If the ICC can investigate Sudan, a non-state party at the behest of the UN Security Council and its members (including those like the US who abstained) then it can in turn rightly look into other contexts that may reveal the complicity of non-state parties like Israel and the USA in the commission of grave crimes.  Afghanistan and Palestine are parties to the Rome Statute in their own right and therefore it is within the scope of the ICC to look into crimes occurring on their territory. They are neither colonies nor protectorates of the United States tasked with doing the bidding of the master. The antagonistic and defensive approach taken by the US towards the investigations points to a cover-up and implicitly, an admission of guilt by itself and its allies. USA failure to support these investigations and prosecutions even where they are a political inconvenience is therefore a disservice to victims of mass atrocities in not only Afghanistan and Palestine but elsewhere too.

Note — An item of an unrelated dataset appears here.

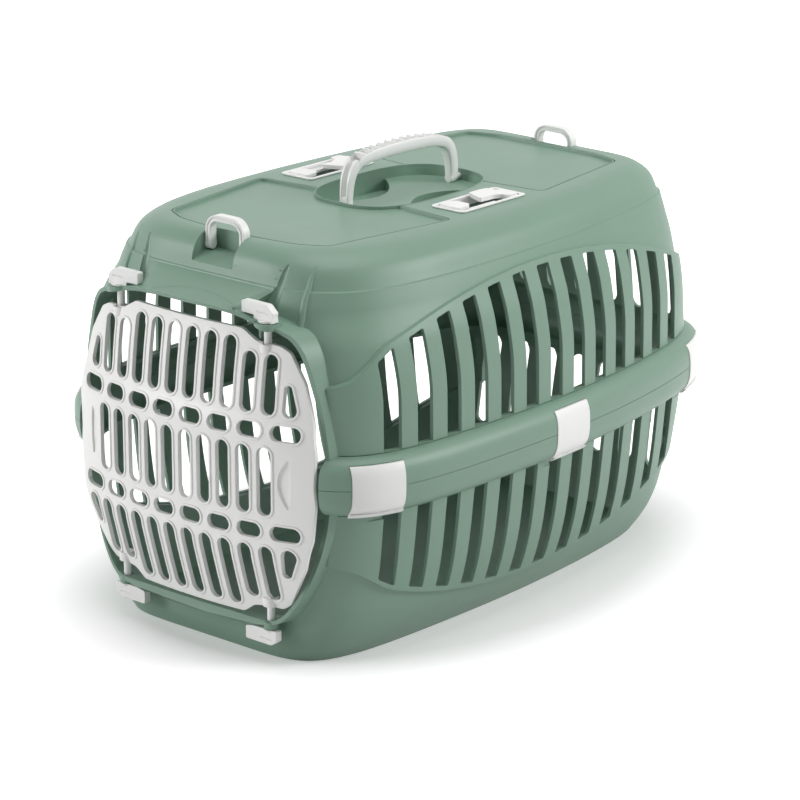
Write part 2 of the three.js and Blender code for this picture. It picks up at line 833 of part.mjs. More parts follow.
function doorOutline() {
  const right = doorOutlineShares.map(([side, rise]) => [
    doorHalfWidth * side,
    doorBottom + (doorTop - doorBottom) * rise,
  ]);
  const corners = [...right, ...mirrorX(right).reverse()].reverse();
  const outline = [];
  corners.forEach(([x, z], i) => {
    const [nextX, nextZ] = corners[(i + 1) % corners.length];
    const steps = Math.max(1, Math.round(Math.hypot(nextX - x, nextZ - z) / doorEdgeStep));
    for (let k = 0; k < steps; k++) {
      outline.push([
        THREE.MathUtils.lerp(x, nextX, k / steps),
        THREE.MathUtils.lerp(z, nextZ, k / steps),
      ]);
    }
  });
  return outline;
}

// A slot with round ends of two radii, turned to run between the two centres.
function slotOutline(low, lowRadius, high, highRadius, endSteps = 3) {
  const heading = Math.atan2(high[1] - low[1], high[0] - low[0]);
  const outline = [];
  const arc = (centre, radius, start) => {
    for (let i = 0; i <= endSteps; i++) {
      const angle = start + Math.PI * i / endSteps;
      outline.push([centre[0] + radius * Math.cos(angle), centre[1] + radius * Math.sin(angle)]);
    }
  };
  arc(high, highRadius, heading - Math.PI / 2);
  arc(low, lowRadius, heading + Math.PI / 2);
  return outline;
}

function doorSlots() {
  const slots = [];
  const r = doorSlotWidth / 2;
  const both = (outline) => slots.push(outline, mirrorX(outline));
  const upright = (x, [low, high]) => both(slotOutline([x, low + r], r, [x, high - r], r));
  for (let i = 0; i < doorSlotColumns; i++) {
    const x = doorSlotPitch * (i + 1 / 2);
    const notched = i > 2;
    upright(x, notched ? upperRowNotched : upperRow);
    upright(x, middleRow);
    upright(x, notched ? lowerRowNotched : lowerRow);
  }
  for (const { low, lowRadius, high, highRadius } of [upperEndSlot, lowerEndSlot]) {
    both(slotOutline(low, lowRadius, high, highRadius));
  }
  for (const z of crossRowHeights) {
    for (let i = 0; i < crossSlotColumns; i++) {
      const x = crossSlotPitch * (i + 1 / 2);
      const reach = crossSlotLength / 2 - r;
      both(slotOutline([x - reach, z], r, [x + reach, z], r));
    }
    const reach = crossSlotOuterLength / 2 - r;
    both(slotOutline([crossSlotOuterCentre - reach, z], r, [crossSlotOuterCentre + reach, z], r));
  }
  return slots;
}

function doorPlate() {
  const path = (outline) => outline.map(([x, z]) => new THREE.Vector2(x, z));
  const shape = new THREE.Shape(path(doorOutline()));
  shape.holes = doorSlots().map((outline) => new THREE.Path(path(outline)));
  const geometry = new THREE.ExtrudeGeometry(shape, { depth: doorThickness, bevelEnabled: false });
  const position = geometry.getAttribute("position");
  for (let i = 0; i < position.count; i++) {
    const [x, z, deep] = [position.getX(i), position.getY(i), position.getZ(i)];
    position.setXYZ(i, x, doorFaceY(x, z) + deep, z);
  }
  return solid(geometry);
}

function doorSocket(x, low, high) {
  const web = [low, (low + high) / 2, high].map((z) => {
    const face = doorFaceY(x, z) + webInset;
    return [[x - webHalfWidth, face], [x + webHalfWidth, face],
      [x + webHalfWidth, pinY], [x - webHalfWidth, pinY]].map(([a, b]) => new THREE.Vector3(a, b, z));
  });
  return join([prismZ(circle(x, pinY, socketRadius), low, high), loft(web, alongZ)]);
}

// The left sockets turn on their pins. The right ones are open behind, to swing off theirs.
function doorGrille() {
  const pieces = [doorPlate()];
  const bores = [];
  for (const x of [-pinX, pinX]) {
    const spans = [
      [socketTopHeight - socketLength, socketTopHeight],
      [socketBottomHeight, socketBottomHeight + socketLength],
    ];
    for (const [low, high] of spans) {
      pieces.push(doorSocket(x, low, high));
      bores.push(prismZ(circle(x, pinY, pinBore, 12), low - webInset, high + webInset));
      if (x > 0) {
        bores.push(block([x - pinBore, x + pinBore], [pinY, pinY + socketRadius + webInset],
          [low - webInset, high + webInset]));
      }
    }
  }
  return join(pieces).subtract(join(bores));
}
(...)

In the course of its ‘engagement’, the United States has to put to rest one of its main talking points concerning its contribution and support for the establishment of a range of international, regional and domestic tribunals in different parts of the world including Iraq, Syria and Burma (also highlighted in the recent press statement). This cannot shield it from real questions about its commitment to justice especially where its political interests are at stake.

While the United States sanctions were the ultimate evil, new age diplomacy that still ultimately frustrates the work of the ICC is equally dangerous and supporters of the ICC should be at the forefront of speaking out against it. This is one way of contributing to ending the lingering questions about its genuine commitment to the rule of law, access to justice and accountability for mass atrocities.